Ibnu Thoyyib (alias Abu Fatih) was born in Pacitan and once held a position as JI’s Mantiqi II leader, in charge of Java and Sumatra. Ibnu Thoyyib is the older brother of Ibrahim Thoyyib (alias Abu Husna), who was the JI leader in 2008, and an in-law of Para Wijayanto.
With individuals such as Para Wijayanto and Abu Rusydan now behind bars, JI members will likely look to these individuals, who have the capacity to advise the organization, albeit in an unofficial role.
Conclusion
The investigations surrounding Askary’s arrest provide an insight into how extensive the Jemaah Islamiyah network has grown and the ambitions the group retains despite its current period of dormancy. An added factor also was that Askary had overseas combat experience and that provided added value for the group. He would be able to share this experience and skills with other like-minded members of the group.

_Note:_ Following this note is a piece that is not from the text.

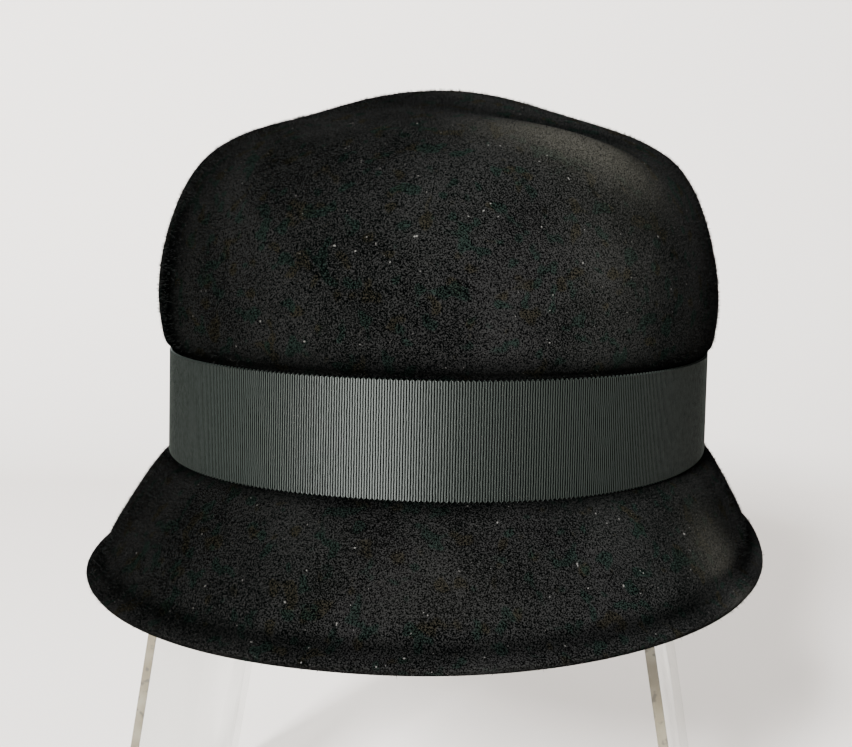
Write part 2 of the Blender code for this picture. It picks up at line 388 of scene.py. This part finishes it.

A lesson that counterterrorism officials should take from Askary’s overseas stint is that terror returnees from any conflict zone should not be treated lightly. During their time abroad, they can be expected to have amassed a great amount of knowledge and combat experience. The networks forged with overseas groups would also be significant and these individuals would be the go-to people to establish links with other international terror groups should they seek a safe haven from their countries of origin. In the case of JI, it was reported that the group had spent 2.4 billion rupiah ($166,000) to send members to Syria to undergo military training from 2013 to 2018.
Clearly, the JI and its succeeding generation of jihadists and fighters remain relevant. The arrest of key JI leaders, including Para Wijayanto and his son, indicates that JI continues to be a persistent threat. Nonetheless, despite prioritizing the IS threat over JI for a while, Indonesia has refocused its operations on neutering the JI threat. These efforts are reinforced by the decades of experience gained in dealing with the JI. Therefore, the authorities must redeploy personnel experienced in combating the JI tactics and narratives to address the growing threat that it poses.